POJ 2186 Popular Cows

Description

Every cow's dream is to become the most popular cow in the herd. In a herd of N (1 <= N <= 10,000) cows, you are given up to M (1 <= M <= 50,000) ordered pairs of the form (A, B) that tell you that cow A thinks that cow B is popular. Since popularity is transitive, if A thinks B is popular and B thinks C is popular, then A will also think that C is 
popular, even if this is not explicitly specified by an ordered pair in the input. Your task is to compute the number of cows that are considered popular by every other cow. 

Input

* Line 1: Two space-separated integers, N and M 

* Lines 2..1+M: Two space-separated numbers A and B, meaning that A thinks B is popular. 

Output

* Line 1: A single integer that is the number of cows who are considered popular by every other cow. 

Sample Input

3 3
1 2
2 1
2 3

Sample Output

1

Hint

Cow 3 is the only cow of high popularity. 

Source

USACO 2003 Fall

大意：有N头牛 每一头牛都梦想着成为popular cow，（但这是不可能滴） 有m组仰慕的关系，仰慕有传递性 比如说A觉得B是popular and B thinks C is popular, then A thinks C is popalur also;

现在问有多少头牛是会被其他牛都仰慕。

思路：仰慕关系具有传递性，那么可以关系成环。
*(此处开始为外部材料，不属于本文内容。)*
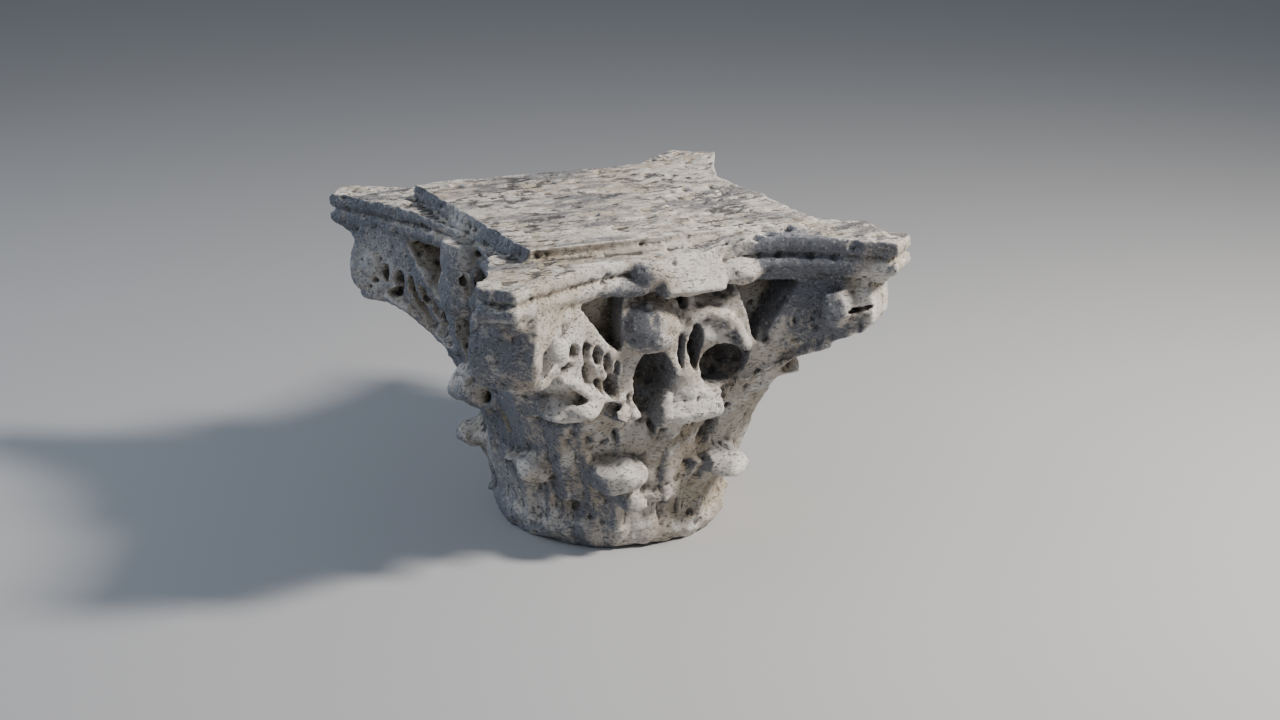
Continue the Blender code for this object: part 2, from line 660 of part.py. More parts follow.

可以用tarjan求缩点，然后看看有多少个环，只有一个环时成立，有多个环就不可能被所有牛仰慕，

#include<stack> 
#include<cstdio>
#include<iostream>
#define MAXN 10001
#define MAXM 50001
using namespace std;
struct node {
    int to;
    int next;
};
node e[MAXM+10];
int dfn[MAXN],low[MAXN],tot,head[MAXM+10];
int n,m,sum;
int out[MAXN],f[MAXN];
bool vis[MAXN];
stack<int> s;
inline void read(int&x) {
    x=0;int f=1;char c=getchar();
    while(c>'9'||c<'0') {if(c=='-') f=-1;c=getchar();}
    while(c>='0'&&c<='9') {x=(x<<1)+(x<<3)+c-48;c=getchar();}
    x=x*f;
}
inline void add(int x,int y) {
    e[++tot].to=y;
    e[tot].next=head[x];
    head[x]=tot;
}
inline void tarjan(int u) {
    dfn[u]=low[u]=++tot;
    vis[u]=true;
    s.push(u);
    for(int i=head[u];i;i=e[i].next) {
        int v=e[i].to;
        if(!dfn[v]) {
            tarjan(v);
            low[u]=min(low[u],low[v]);
        }
        else if(vis[v]) low[u]=min(low[u],dfn[v]);
    }
    if(dfn[u]==low[u]) {
        ++sum;
        int t;
        do {
            t=s.top();
            s.pop();
            vis[t]=false;
            f[t]=sum;
        }while(u!=t);
    }
}
int main() {
    int x,y;
    read(n);read(m);
    for(int i=1;i<=m;i++) {
        read(x);read(y);
        add(x,y);
    }
    tot=0;
    for(int i=1;i<=n;i++) 
      if(!dfn[i])
        tarjan(i);
    for(int i=1;i<=n;i++)
      for(int j=head[i];j;j=e[j].next) {
          int v=e[j].to;
          if(f[i]!=f[v]) {
              out[f[i]]++;
          }
      }
    int ouy=0,k;
    for(int i=1;i<=sum;i++)
      if(!out[i]) {
          ouy++;
          k=i;
      }
    if(ouy>1) printf("0
");
    else {
        int ans=0;
        for(int i=1;i<=n;i++)
          if(f[i]==k) ans++;
        printf("%d
",ans);
    }
    return 0;
}